Putin can thank President Obama. After stumbling from his initial demand last year that Assad must be removed from power, to warning that a “red line” would be crossed if chemical weapons were used by Assad and then, when they were used repeatedly, threatening U.S. military strikes with or without the consent of Congress, Obama has provided a telling example of what “leading from behind” means in actual practice. Other presidents have stumbled and recovered. JFK, for instance, admirably redeemed himself in the months following his Bay of Pigs debacle with his coolness and firm consistency during the Cuban Missile Crisis. Nothing in the present case suggests a similar recovery by Obama can ever be expected.

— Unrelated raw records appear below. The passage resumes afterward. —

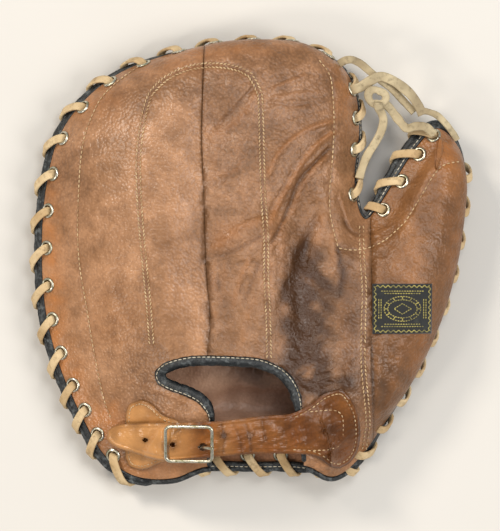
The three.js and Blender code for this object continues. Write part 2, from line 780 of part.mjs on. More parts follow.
// The wrist strap, from its blunt tip on the left flap to its fan-shaped sewn end on the right
const strapTop = [
  [-0.333, -0.387],
  [-0.328, -0.375],
  [-0.3, -0.362],
  [-0.2, -0.357],
  [-0.08, -0.352],
  [0.02, -0.341],
  [0.085, -0.336],
  [0.125, -0.318],
  [0.165, -0.291],
  [0.205, -0.285],
  [0.235, -0.325],
  [0.245, -0.37],
  [0.242, -0.415],
  [0.225, -0.446],
  [0.2, -0.46],
];
const strapLow = [
  [0.2, -0.46],
  [0.175, -0.455],
  [0.145, -0.432],
  [0.11, -0.426],
  [0.02, -0.424],
  [-0.07, -0.43],
  [-0.2, -0.442],
  [-0.29, -0.42],
  [-0.32, -0.408],
  [-0.331, -0.397],
];
const strapOutline = [...planCurve(strapTop, 20), ...planCurve(strapLow, 11).slice(1)].reverse();
const strapHoles = [
  [-0.244, -0.396],
  [-0.181, -0.404],
  [-0.1125, -0.409],
  [-0.065, -0.383],
  [-0.006, -0.383],
];
const prongHoleIndex = 2;
const patchOutline = planCurve([
  [-0.292, -0.41],
  [-0.287, -0.33],
  [-0.266, -0.31],
  [-0.245, -0.309],
  [-0.225, -0.32],
  [-0.2, -0.342],
  [-0.17, -0.352],
  [-0.16, -0.37],
  [-0.17, -0.43],
  [-0.21, -0.448],
  [-0.25, -0.464],
  [-0.28, -0.458],
  [-0.291, -0.44],
], 18).reverse();
const strapGap = (point) => {
  const share = point.x / mittWidth;
  return clearance + strapLift * (1 - THREE.MathUtils.smoothstep(share, -0.06, 0.13)) + 0.5 * (share < 0.14);
};

// The palm's lining: a rounded field below the hand opening
const liningOutline = planCurve([
  [-0.1, -0.4],
  [-0.16, -0.38],
  [-0.24, -0.3],
  [-0.26, -0.2],
  [-0.2, -0.1],
  [-0.05, -0.06],
  [0.1, -0.1],
  [0.15, -0.2],
  [0.14, -0.33],
  [0.08, -0.39],
  [0, -0.4],
  [-0.09, -0.4],
], 18).reverse();

const labelCentre = at(0.34, -0.105);
const labelOutline = [
  new THREE.Vector3(labelCentre.x - labelWidth / 2, labelCentre.y - labelHeight / 2, 0),
  new THREE.Vector3(labelCentre.x + labelWidth / 2, labelCentre.y - labelHeight / 2, 0),
  new THREE.Vector3(labelCentre.x + labelWidth / 2, labelCentre.y + labelHeight / 2, 0),
  new THREE.Vector3(labelCentre.x - labelWidth / 2, labelCentre.y + labelHeight / 2, 0),
];

// Buckle frame: a rounded rectangle of wire over the strap, tilted with it
const buckleCentre = at(-0.144, -0.402);
function buckleStations() {
  const stack = clearance + strapLift + strapThickness + clearance + buckleWire / 2;
  const height = (dx, dy) => backTop(new THREE.Vector3(buckleCentre.x + dx, buckleCentre.y + dy, 0));
  const halfLong = buckleLength / 2 - buckleWire / 2;
  const halfHigh = buckleHeight / 2 - buckleWire / 2;
  const east = new THREE.Vector3(2 * halfLong, 0, height(halfLong, 0) - height(-halfLong, 0)).normalize();
  const north = new THREE.Vector3(0, 2 * halfHigh, height(0, halfHigh) - height(0, -halfHigh)).normalize();
  const normal = unit(east.clone().cross(north));
  const centre = buckleCentre.clone().setZ(height(0, 0) + (stack + buckleRise) / normal.z);
  const radius = 3;
  const points = [];
  for (const [sx, sy, from] of [[1, 1, 0], [-1, 1, 1], [-1, -1, 2], [1, -1, 3]]) {
    for (let k = 0; k <= 2; k += 1) {
      const angle = (Math.PI / 2) * (from + k / 2);
      const x = sx * (halfLong - radius) + radius * Math.cos(angle);
      const y = sy * (halfHigh - radius) + radius * Math.sin(angle);
      points.push({ x, y, angle });
    }
  }
  const place = (x, y) => centre.clone().addScaledVector(east, x).addScaledVector(north, y);
  const stations = points.map(({ x, y, angle }) => {
    const side = east.clone().multiplyScalar(Math.cos(angle)).addScaledVector(north, Math.sin(angle));
    return { point: place(x, y), side, over: normal };
  });
  return { stations, place, normal, east, north, halfLong };
}

// Prong: from below the strap straight up through its hole, then down onto the right bar of the frame
function prongPoints(buckle) {
  const hole = at(...strapHoles[prongHoleIndex]);
  const seat = hole.clone().setZ(backTop(hole));
  const slopeTo = (step) => step.clone().setZ(backTop(hole.clone().add(step)) - seat.z).normalize();
  const east = slopeTo(new THREE.Vector3(4, 0, 0));
  const lean = east.clone().cross(slopeTo(new THREE.Vector3(0, 4, 0))).normalize().z;
  const under = seat.clone().addScaledVector(up, (strapLift - buckleWire / 2) / lean);
  const above = strapLift + strapThickness + 2 * clearance + buckleWire / 2 + prongRise;
  const bar = buckle.place(buckle.halfLong + prongTip, hole.y - buckleCentre.y);
  return [
    under.clone().addScaledVector(east, -prongTail),
    under,
    seat.clone().addScaledVector(up, above / lean),
    bar.addScaledVector(buckle.normal, buckleWire + clearance + prongEase),
  ];
}

const prongSolid = (buckle) =>
  sweepSolid(laceStations(prongPoints(buckle), () => buckle.north), laceSection(buckleWire, buckleWire));

// The laces left of the web: share rows across, along, and height as a share of the crown
const webLaces = {
  web_lace_lower: [
    [0.226, 0.448, 0.5], [0.236, 0.446, 0.48], [0.25, 0.438, 0.5], [0.27, 0.421, 0.51], [0.292, 0.404, 0.505],
    [0.315, 0.388, 0.455], [0.345, 0.358, 0.4], [0.37, 0.332, 0.41],
  ],
  web_lace_outer: [
    [0.235, 0.384, 0.53], [0.248, 0.388, 0.55], [0.27, 0.402, 0.57], [0.292, 0.411, 0.55], [0.316, 0.404, 0.53],
    [0.342, 0.388, 0.5], [0.363, 0.37, 0.48], [0.38, 0.345, 0.48], [0.386, 0.33, 0.48],
  ],
  web_lace_tip: [
    [0.398, 0.334, 0.475], [0.42, 0.326, 0.497], [0.438, 0.31, 0.509], [0.455, 0.29, 0.474], [0.468, 0.272, 0.404],
  ],
  web_lace_diagonal: [
    [0.301, 0.352, 0.555], [0.316, 0.338, 0.52], [0.334, 0.315, 0.5], [0.352, 0.296, 0.53], [0.372, 0.3, 0.58],
    [0.395, 0.298, 0.62], [0.414, 0.282, 0.6],
  ],
  web_lace_hanging: [
    [0.285, 0.339, 0.558], [0.296, 0.327, 0.53], [0.299, 0.31, 0.5], [0.292, 0.285, 0.46], [0.278, 0.26, 0.44],
    [0.262, 0.235, 0.425], [0.25, 0.205, 0.45], [0.244, 0.185, 0.49],
  ],
};
const knotRow = { across: 0.283, along: 0.365, height: 0.6, radius: 5.6 };

// A flat lace through share rows, its flat side up
function webLace(rows, width = laceWidth, thickness = laceThickness) {
  const points = rows.map(([across, along, height]) => at(across, along).setZ(height * crownHeight));
  const curve = new THREE.CatmullRomCurve3(points, false, 'centripetal');
  const smooth = curve.getSpacedPoints(rows.length + 3);
  const side = (i) => {
    const ahead = smooth[Math.min(i + 1, smooth.length - 1)].clone().sub(smooth[Math.max(i - 1, 0)]);
    return unit(up.clone().cross(ahead));
  };
  return sweepSolid(laceStations(smooth, side), laceSection(width, thickness));
}

// The knot: one round turn of the lace
function knotSolid() {
  const centre = at(knotRow.across, knotRow.along).setZ(knotRow.height * crownHeight);
  const stations = [];
  for (let i = 0; i < 12; i += 1) {
    const angle = (2 * Math.PI * i) / 12;
    const side = new THREE.Vector3(Math.cos(angle), Math.sin(angle), 0);
    stations.push({ point: centre.clone().addScaledVector(side, knotRow.radius), side, over: up });
  }
  return sweepSolid(stations, laceSection(laceWidth * 0.9, laceThickness), true);
}

// Thin binding along the lower edge of a wrist flap, from one row of the edge table to another
function flapBinding(fromRow, toRow) {
  const from = fromRow / edgeRows.length;
  const to = toRow / edgeRows.length;
  const places = [from, ...stationPlaces.filter((place) => place > from && place < to), to];
  const stations = places.map((place) => {
    const frame = between(backFrames, place);
    const point = local(frame, -clearance - flapBindingRadius, halfGap + backLeather / 2);
    return { point, side: frame.into, over: frame.out };
  });
  return sweepSolid(stations, ringSection(flapBindingRadius, 6));
}

// Materials: colour, roughness, metalness
const finish = (color, roughness, metalness = 0) => new THREE.MeshStandardMaterial({ color, roughness, metalness });
const brownLeather = finish('#a5775a', 0.6);
const thumbLeather = finish('#8a6648', 0.6);
const liningFinish = finish('#6e524a', 0.7);
const blackLeather = finish('#1e2224', 0.5);
const rawhide = finish('#c8ae7a', 0.75);
const strapLeather = finish('#a5682f', 0.5);
const nickel = finish('#b8b4a2', 0.35, 1);
const labelCloth = finish('#1c1e22', 0.9);

const group = new THREE.Group();
function addPart(name, solid, material) {
  const mesh = new THREE.Mesh(geometryOf(solid), material);
  mesh.name = name;
  group.add(mesh);
}

const cutAll = (solid, tools) => tools.reduce((result, tool) => result.subtract(tool), solid);
const largest = (solid) => solid.decompose().sort((a, b) => b.volume() - a.volume())[0];
const punchedBack = cutAll(wholeBack, backPunches).subtract(openingCut());
const leftOfPalmSeam = offsetCurve(palmSeam, -halfGap);
const rightOfPalmSeam = offsetCurve(palmSeam, halfGap);
addPart('back_left', largest(punchedBack.intersect(prism(leftOfSeam(leftOfButt)))), brownLeather);
addPart('back_right', largest(punchedBack.intersect(prism(betweenSeams(rightOfButt, leftOfThumb)))), brownLeather);
addPart('thumb_back', largest(punchedBack.intersect(prism(rightRegion))), thumbLeather);

const palm = cutAll(shellSolid(palmHigh, palmLow), palmPunches);
addPart('palm_left', largest(palm.intersect(prism(leftOfSeam(leftOfPalmSeam)))), brownLeather);
addPart('palm_right', largest(palm.intersect(prism(betweenSeams(rightOfPalmSeam, leftOfThumb)))), brownLeather);
addPart('palm_thumb', largest(palm.intersect(prism(rightRegion))), brownLeather);

// The smooth leather over the palm's inner face, where the hand opening shows it
const palmNormals = faceNormals(palmHigh, palmFrames);
const overPalm = (distance) =>
  palmHigh.map((profile, i) => profile.map((point, k) => point.clone().addScaledVector(palmNormals[i][k], distance)));
const lining = shellSolid(overPalm(clearance + liningLeather), overPalm(clearance));
addPart('palm_lining', largest(lining.intersect(prism(liningOutline))), liningFinish);

addPart('edge_welt', weltSolid(), blackLeather);
addPart('edge_lace', whipLace(edgeHoles), rawhide);
addPart('thumb_whip_lace', whipLace(thumbWebHoles, 8, 8), rawhide);
addPart('finger_whip_lace', whipLace(fingerWebHoles), rawhide);
allHoles.filter((hole) => hole.ringed).forEach((hole, i) => {
  addPart(`eyelet_${String(i + 1).padStart(2, '0')}`, eyelet(hole), nickel);
});

addPart('opening_binding', sweepSolid(openingStations(), ringSection(1, 6)), blackLeather);
addPart('flap_binding_left', flapBinding(14.4, 16.1), blackLeather);
addPart('flap_binding_right', flapBinding(18.1, 19.5), blackLeather);

const strapPunches = strapHoles.map((hole, i) => {
  const centre = at(...hole);
  const radius = i === prongHoleIndex ? prongHoleRadius : strapHoleRadius;
  const ring = ringSection(radius, 6).map(([x, y]) => new THREE.Vector3(centre.x + x, centre.y + y, 0));
  return prism(ring);
});
const strap = backLayer(strapGap, (point) => strapGap(point) + strapThickness, strapOutline);
addPart('wrist_strap', cutAll(strap, strapPunches), strapLeather);
addPart('buckle_patch', backLayer(clearance, clearance + patchThickness, patchOutline), strapLeather);
addPart('label', backLayer(clearance, clearance + labelThickness, labelOutline), labelCloth);

const buckle = buckleStations();
addPart('buckle_frame', sweepSolid(buckle.stations, ringSection(buckleWire / 2, 6), true), nickel);
addPart('buckle_prong', prongSolid(buckle), nickel);

for (const [name, rows] of Object.entries(webLaces)) {
  addPart(name, webLace(rows), rawhide);
}
addPart('web_knot', knotSolid(), rawhide);

// The origin goes to the middle of the floor below the mitt
const box = new THREE.Box3().setFromObject(group);
const middle = box.getCenter(new THREE.Vector3());
for (const mesh of group.children) {
  mesh.position.set(-middle.x, -middle.y, -box.min.z);
}

export default group;
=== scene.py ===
import math

import bmesh
import bpy
import numpy as np
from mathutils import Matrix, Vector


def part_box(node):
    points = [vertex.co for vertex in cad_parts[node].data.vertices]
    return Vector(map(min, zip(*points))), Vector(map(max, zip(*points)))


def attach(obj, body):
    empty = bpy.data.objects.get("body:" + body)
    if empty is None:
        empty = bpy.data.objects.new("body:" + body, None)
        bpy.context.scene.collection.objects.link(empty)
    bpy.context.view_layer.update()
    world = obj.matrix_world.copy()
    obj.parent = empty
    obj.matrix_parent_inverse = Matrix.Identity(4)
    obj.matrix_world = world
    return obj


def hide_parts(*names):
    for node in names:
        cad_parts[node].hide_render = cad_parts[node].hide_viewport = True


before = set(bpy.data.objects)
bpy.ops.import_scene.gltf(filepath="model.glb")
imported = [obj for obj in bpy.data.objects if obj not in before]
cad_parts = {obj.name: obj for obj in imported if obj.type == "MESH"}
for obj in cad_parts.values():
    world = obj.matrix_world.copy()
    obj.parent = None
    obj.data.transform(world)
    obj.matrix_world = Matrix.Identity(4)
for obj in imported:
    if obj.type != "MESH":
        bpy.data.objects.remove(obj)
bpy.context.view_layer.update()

# Sizes in millimetres, the same as the solids have. The table's middle is the middle of the mitt.
# rimInset, rimWidth, rimStep and groove shape the palm's underside from the flange inwards.
mitt = {
    "width": 264, "length": 271, "crown": 60, "pocket": 12, "spineHalf": 9,
    "backLeather": 2.2, "palmLeather": 2.6, "padding": 9, "gap": 0.15, "flange": 9.4,
    "rimInset": 22, "rimWidth": 12, "rimStep": 2.5, "groove": 4.5,
    "welt": 6.4, "weltGap": 0.3, "holeInset": 4.5,
    "backColumns": 1000, "backSteps": 72, "palmColumns": 560,
}
planSize = np.array([mitt["width"], mitt["length"]])
fullSize = np.array([mitt["width"], mitt["length"], mitt["crown"]])
flangeTop = mitt["gap"] + mitt["backLeather"]                     # the back leather's upper face over the middle
flangeLow = -mitt["gap"] - mitt["palmLeather"]                    # and the palm leather's lower face under it
flapRise = 0.03                               # lift from which the back stands off the palm, as at the wrist
millimetre = 0.001
pixel = 0.6                                   # millimetres that one pixel of the photograph covers
photoMiddle = (252.5, 261.3)                  # pixel over the table's middle

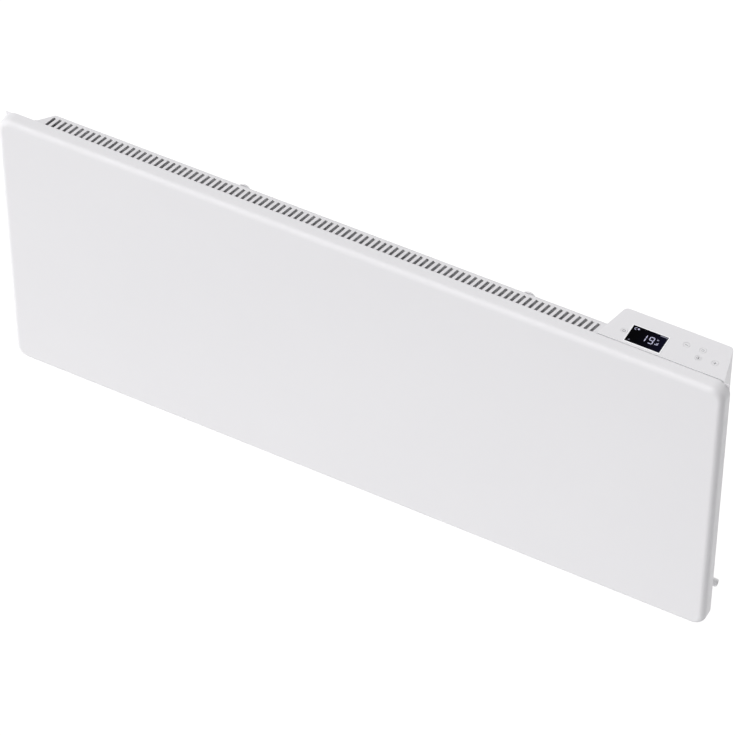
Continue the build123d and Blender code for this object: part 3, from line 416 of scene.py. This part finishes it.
def finished(name, mesh, material, body, smooth=40.0):
    """Turn a bmesh into a piece that rides on a body."""
    bmesh.ops.recalc_face_normals(mesh, faces=mesh.faces)
    data = bpy.data.meshes.new(name)
    mesh.to_mesh(data)
    mesh.free()
    data.materials.append(material)
    for polygon in data.polygons:
        polygon.use_smooth = True
    data.set_sharp_from_angle(angle=math.radians(smooth))
    piece = add_object(name, data)
    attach(piece, body)
    return piece


def band(mesh, one, two):
    """Four-sided faces between two rings of vertices."""
    for step in range(len(one)):
        after = (step + 1) % len(one)
        mesh.faces.new([one[step], one[after], two[after], two[step]])


def turned(mesh, local, profile, sides, shape=None, closed=False):
    """Revolve (radius, height) pairs; shape(radius, angle, height) may change a point."""
    rings = []
    for radius, height in profile:
        ring = []
        for step in range(1 if radius < ON_AXIS else sides):
            angle = 2 * math.pi * step / sides
            r, z = shape(radius, angle, height) if shape else (radius, height)
            ring.append(mesh.verts.new(local @ Vector((r * math.cos(angle), r * math.sin(angle), z))))
        rings.append(ring)
    for inner, outer in zip(rings, rings[1:] + (rings[:1] if closed else [])):
        for step in range(sides):
            corners = []
            for ring, turn in ((inner, step), (outer, step), (outer, step + 1), (inner, step + 1)):
                corner = ring[turn % len(ring)]
                if corner not in corners:
                    corners.append(corner)
            if len(corners) > 2:
                mesh.faces.new(corners)


def axes_at(origin, outward):
    """Local frame in millimetres whose +Z is the outward direction."""
    z = Vector(outward).normalized()
    x = Vector((1, 0, 0)) if abs(z.x) < 0.9 else Vector((0, 0, 1))
    x = (x - z * x.dot(z)).normalized()
    y = z.cross(x)
    turn = Matrix((x, y, z)).transposed().to_4x4()
    return Matrix.Translation(origin) @ turn @ Matrix.Scale(MM, 4)


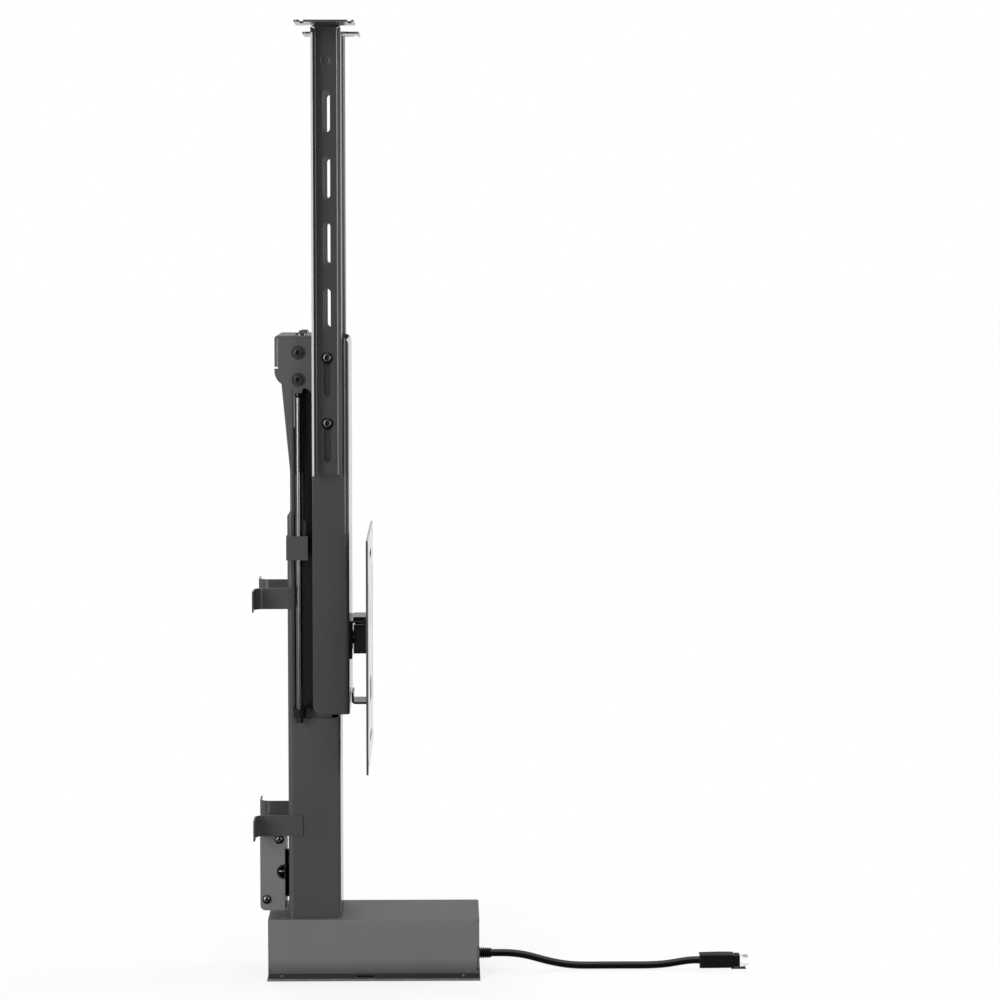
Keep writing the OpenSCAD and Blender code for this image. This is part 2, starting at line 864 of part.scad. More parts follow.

Everything about the way Obama, Kerry and the rest of the administration have handled the Syrian situation has been, to use the carefully understated term employed by a Washington Post blogger, “muddled.” Obama has given conflicting, sometimes outright contradictory signals on most of the major points of concern, including most importantly whether the strike(s) he might order would be massive, merely limited or, as Kerry put it, “unbelievably small.”
Whatever he has or has not said or done, however, Obama will be judged by the consequences of his actions with regard to the major objectives he himself articulated:
• Assad may not survive in power or life much longer, but should his demise come about in the near future, it will almost certainly be the result of a sniper’s bullet, an assassin within his closest ranks, or something like what befell Libya’s Gaddafhi. More likely, Assad’s position has been strengthened by virtue of his resolute defiance of the U.S. and his close ties to Russia and Iran.
• Syrian chemical weapons are virtually certain now to be more secure than ever from U.S. efforts toward their eradication, if only because Obama’s dawdling provided more than sufficient time to do so. Even if some kind of “peaceful settlement” is achieved in which these weapons become Putin’s responsibility, there is no way to verify that all of them are accounted for or that Assad is not simply replacing those going to Russia with new ones.
• Obama’s credibility has been shredded, while Russia and Iran are freer to pursue their regional goals, regardless of the outcome in Syria because the American president has been tested and found inadequate to the challenges of leadership.